(OBJECTIVE):
Give the data again, word for word.

====== RECORDS FOR THIS TASK

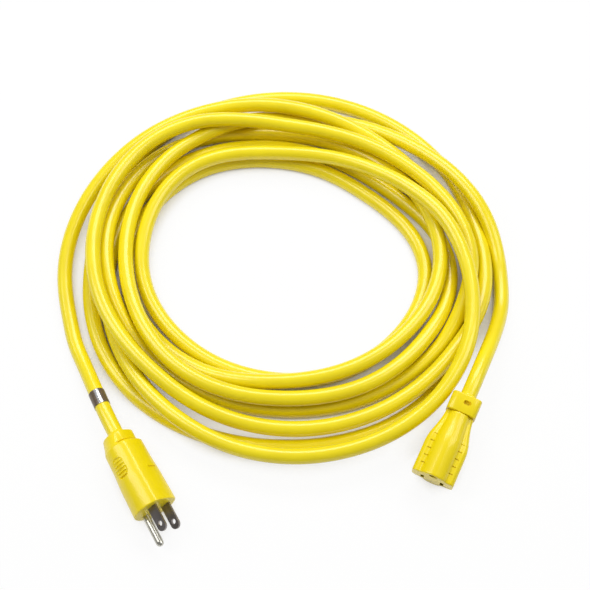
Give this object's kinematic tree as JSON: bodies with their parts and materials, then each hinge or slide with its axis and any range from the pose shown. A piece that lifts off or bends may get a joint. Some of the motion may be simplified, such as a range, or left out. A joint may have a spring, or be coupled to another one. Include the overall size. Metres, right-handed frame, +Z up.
{
  "type": "extension cord",
  "caption": "Round-jacket grounded extension cord in a loose coil, with a moulded straight-blade plug and a moulded connector lying at its ends.",
  "frame": {"origin": "centre of the footprint on the floor that the coil lies on", "axes": "+X to the right with the two ends in front, +Y to the back, +Z up"},
  "size_m": [0.304, 0.3363, 0.0307],
  "materials": {
    "jacket": "satin",
    "moulding": "satin",
    "foil": "satin",
    "bridge": "matte",
    "carrier": "matte",
    "blade": "nickel-plated brass",
    "pin": "nickel-plated brass",
    "contact": "bright",
    "copper": "bare copper",
    "black_wire": "satin",
    "white_wire": "satin",
    "green_wire": "satin"
  },
  "bodies": {
    "root": {"cord_coil": "jacket", "plug_lead": "jacket", "connector_lead": "jacket", "foil_label": "foil", "plug_body": "moulding", "blade_bridge": "bridge", "line_blade": "blade", "neutral_blade": "blade", "ground_pin": "pin", "plug_line_wire": "black_wire", "plug_neutral_wire": "white_wire", "plug_ground_wire": "green_wire", "plug_line_strands": "copper", "plug_neutral_strands": "copper", "plug_ground_strands": "copper", "connector_body": "moulding", "contact_carrier": "carrier", "line_contact": "contact", "neutral_contact": "contact", "ground_contact": "contact", "connector_line_wire": "black_wire", "connector_neutral_wire": "white_wire", "connector_ground_wire": "green_wire", "connector_line_strands": "copper", "connector_neutral_strands": "copper", "connector_ground_strands": "copper"}
  },
  "joints": []
}
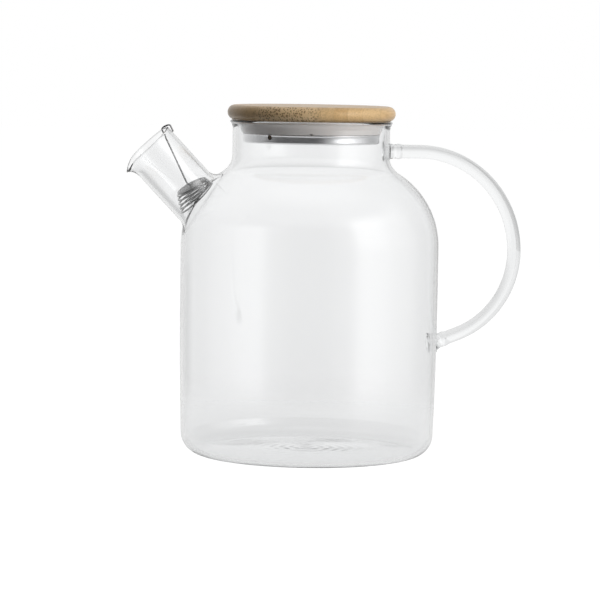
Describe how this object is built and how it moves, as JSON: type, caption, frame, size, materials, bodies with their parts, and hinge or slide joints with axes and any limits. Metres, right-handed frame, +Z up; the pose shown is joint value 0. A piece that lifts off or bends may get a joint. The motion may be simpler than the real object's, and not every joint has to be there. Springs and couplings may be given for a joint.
{
  "type": "glass teapot",
  "caption": "Cylindrical glass teapot with a short slanted spout, a looped glass rod handle, a bamboo lid with a seal and steel cup, and a coiled wire filter in the spout.",
  "frame": {"origin": "on the vessel's axis, in the plane of the base that stands on the table", "axes": "+Z up, the spout points to -X and the handle to +X"},
  "size_m": [0.2136, 0.1366, 0.185],
  "materials": {
    "glass": "clear, fire-polished",
    "bamboo": "sanded bamboo, clear oiled",
    "silicone": "translucent, smooth",
    "cup_steel": "brushed round the band",
    "screw_steel": "plain",
    "wire_steel": "bright drawn wire"
  },
  "bodies": {
    "pot": {"vessel": "glass", "spout": "glass", "handle": "glass"},
    "lid": {"lid_disc": "bamboo", "lid_seal": "silicone", "lid_cup": "cup_steel", "cup_screws": "screw_steel"},
    "filter": {"spout_filter": "wire_steel"}
  },
  "joints": [
    {"name": "lid_lift", "type": "slide", "parent": "pot", "child": "lid", "axis": [0, 0, 1], "range_m": [0, 0.06]},
    {"name": "filter_pull", "type": "slide", "parent": "pot", "child": "filter", "axis": [-0.6845, 0, 0.729], "range_m": [0, 0.06]}
  ]
}
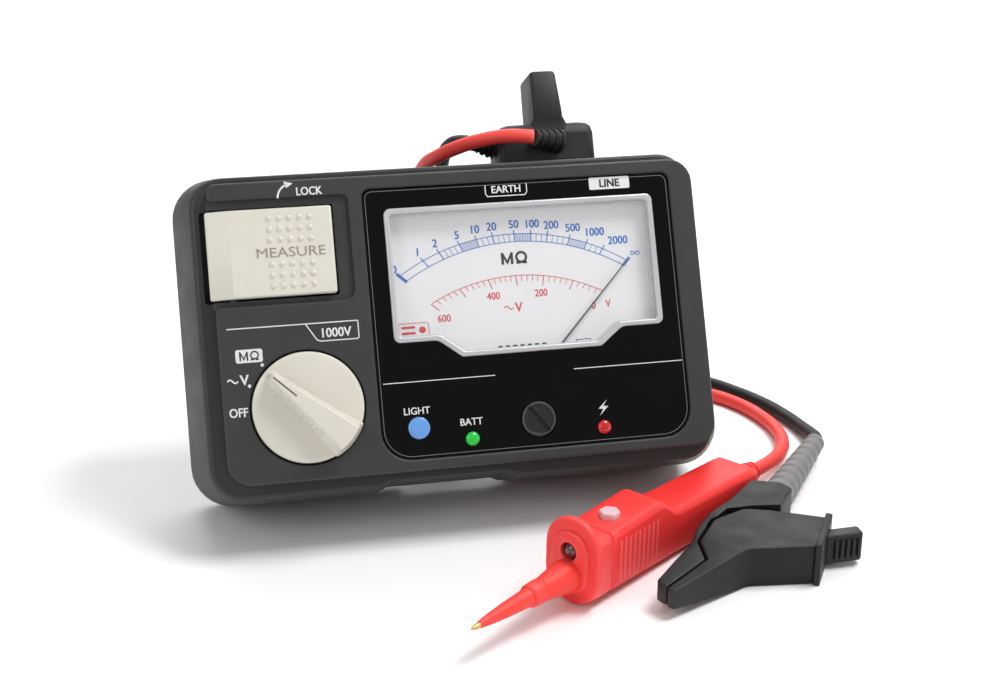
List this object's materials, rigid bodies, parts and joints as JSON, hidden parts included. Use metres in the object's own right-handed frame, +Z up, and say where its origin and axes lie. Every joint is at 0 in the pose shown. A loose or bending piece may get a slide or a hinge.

============

(RIGHT ANSWER):
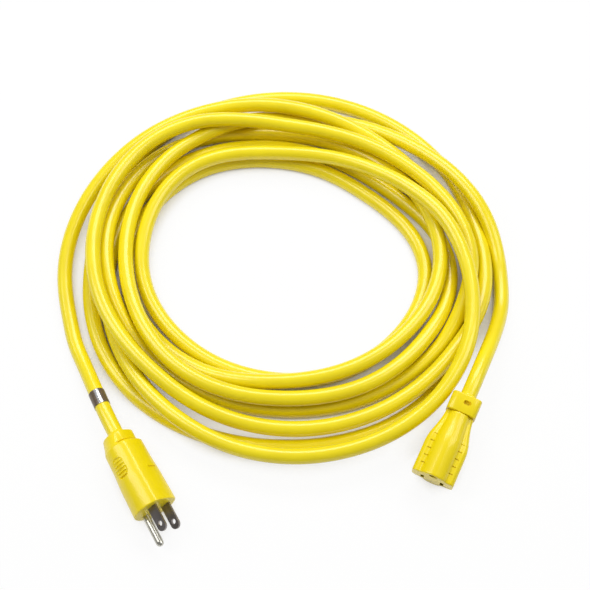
Give this object's kinematic tree as JSON: bodies with their parts and materials, then each hinge or slide with its axis and any range from the pose shown. A piece that lifts off or bends may get a joint. Some of the motion may be simplified, such as a range, or left out. A joint may have a spring, or be coupled to another one. Include the overall size. Metres, right-handed frame, +Z up.
{
  "type": "extension cord",
  "caption": "Round-jacket grounded extension cord in a loose coil, with a moulded straight-blade plug and a moulded connector lying at its ends.",
  "frame": {"origin": "centre of the footprint on the floor that the coil lies on", "axes": "+X to the right with the two ends in front, +Y to the back, +Z up"},
  "size_m": [0.304, 0.3363, 0.0307],
  "materials": {
    "jacket": "satin",
    "moulding": "satin",
    "foil": "satin",
    "bridge": "matte",
    "carrier": "matte",
    "blade": "nickel-plated brass",
    "pin": "nickel-plated brass",
    "contact": "bright",
    "copper": "bare copper",
    "black_wire": "satin",
    "white_wire": "satin",
    "green_wire": "satin"
  },
  "bodies": {
    "root": {"cord_coil": "jacket", "plug_lead": "jacket", "connector_lead": "jacket", "foil_label": "foil", "plug_body": "moulding", "blade_bridge": "bridge", "line_blade": "blade", "neutral_blade": "blade", "ground_pin": "pin", "plug_line_wire": "black_wire", "plug_neutral_wire": "white_wire", "plug_ground_wire": "green_wire", "plug_line_strands": "copper", "plug_neutral_strands": "copper", "plug_ground_strands": "copper", "connector_body": "moulding", "contact_carrier": "carrier", "line_contact": "contact", "neutral_contact": "contact", "ground_contact": "contact", "connector_line_wire": "black_wire", "connector_neutral_wire": "white_wire", "connector_ground_wire": "green_wire", "connector_line_strands": "copper", "connector_neutral_strands": "copper", "connector_ground_strands": "copper"}
  },
  "joints": []
}
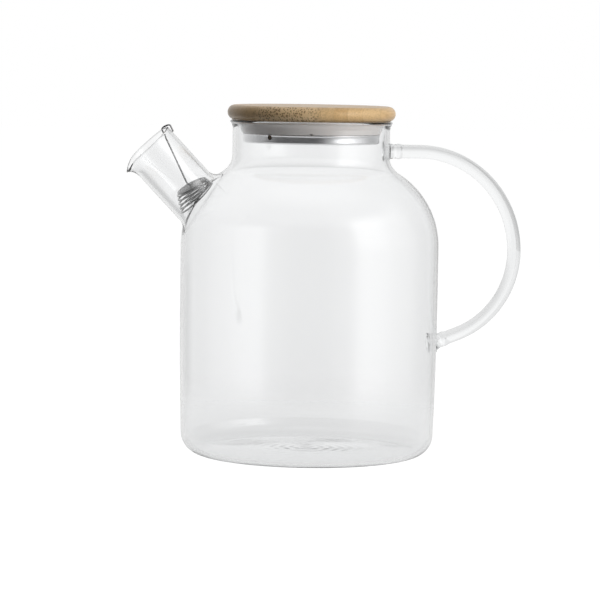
Describe how this object is built and how it moves, as JSON: type, caption, frame, size, materials, bodies with their parts, and hinge or slide joints with axes and any limits. Metres, right-handed frame, +Z up; the pose shown is joint value 0. A piece that lifts off or bends may get a joint. The motion may be simpler than the real object's, and not every joint has to be there. Springs and couplings may be given for a joint.
{
  "type": "glass teapot",
  "caption": "Cylindrical glass teapot with a short slanted spout, a looped glass rod handle, a bamboo lid with a seal and steel cup, and a coiled wire filter in the spout.",
  "frame": {"origin": "on the vessel's axis, in the plane of the base that stands on the table", "axes": "+Z up, the spout points to -X and the handle to +X"},
  "size_m": [0.2136, 0.1366, 0.185],
  "materials": {
    "glass": "clear, fire-polished",
    "bamboo": "sanded bamboo, clear oiled",
    "silicone": "translucent, smooth",
    "cup_steel": "brushed round the band",
    "screw_steel": "plain",
    "wire_steel": "bright drawn wire"
  },
  "bodies": {
    "pot": {"vessel": "glass", "spout": "glass", "handle": "glass"},
    "lid": {"lid_disc": "bamboo", "lid_seal": "silicone", "lid_cup": "cup_steel", "cup_screws": "screw_steel"},
    "filter": {"spout_filter": "wire_steel"}
  },
  "joints": [
    {"name": "lid_lift", "type": "slide", "parent": "pot", "child": "lid", "axis": [0, 0, 1], "range_m": [0, 0.06]},
    {"name": "filter_pull", "type": "slide", "parent": "pot", "child": "filter", "axis": [-0.6845, 0, 0.729], "range_m": [0, 0.06]}
  ]
}
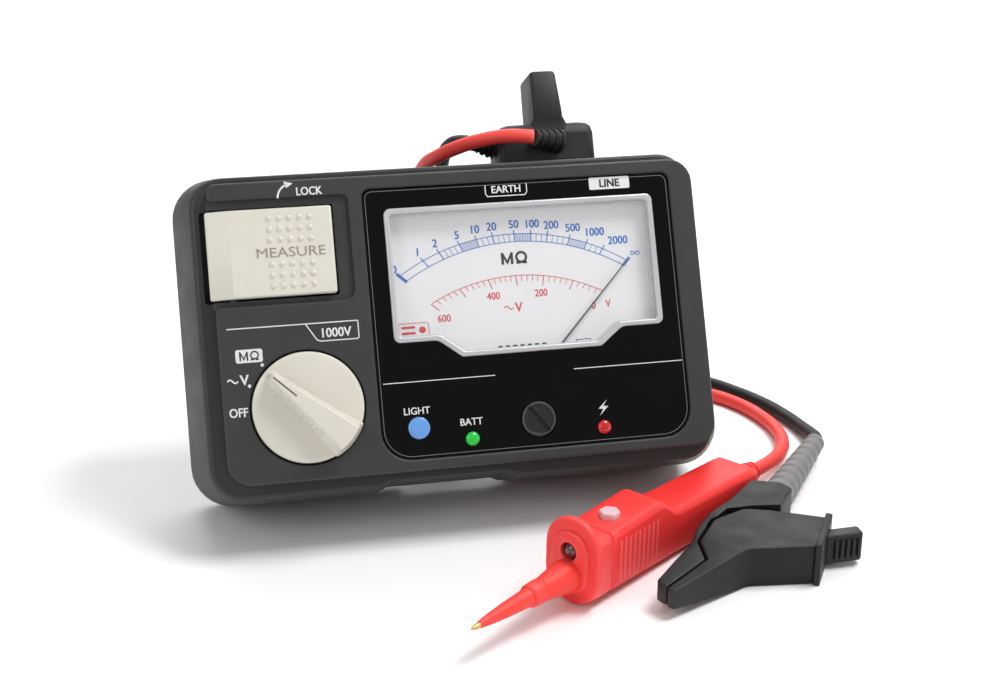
List this object's materials, rigid bodies, parts and joints as JSON, hidden parts included. Use metres in the object's own right-handed frame, +Z up, and say where its origin and axes lie. Every joint is at 0 in the pose shown. A loose or bending piece may get a slide or a hinge.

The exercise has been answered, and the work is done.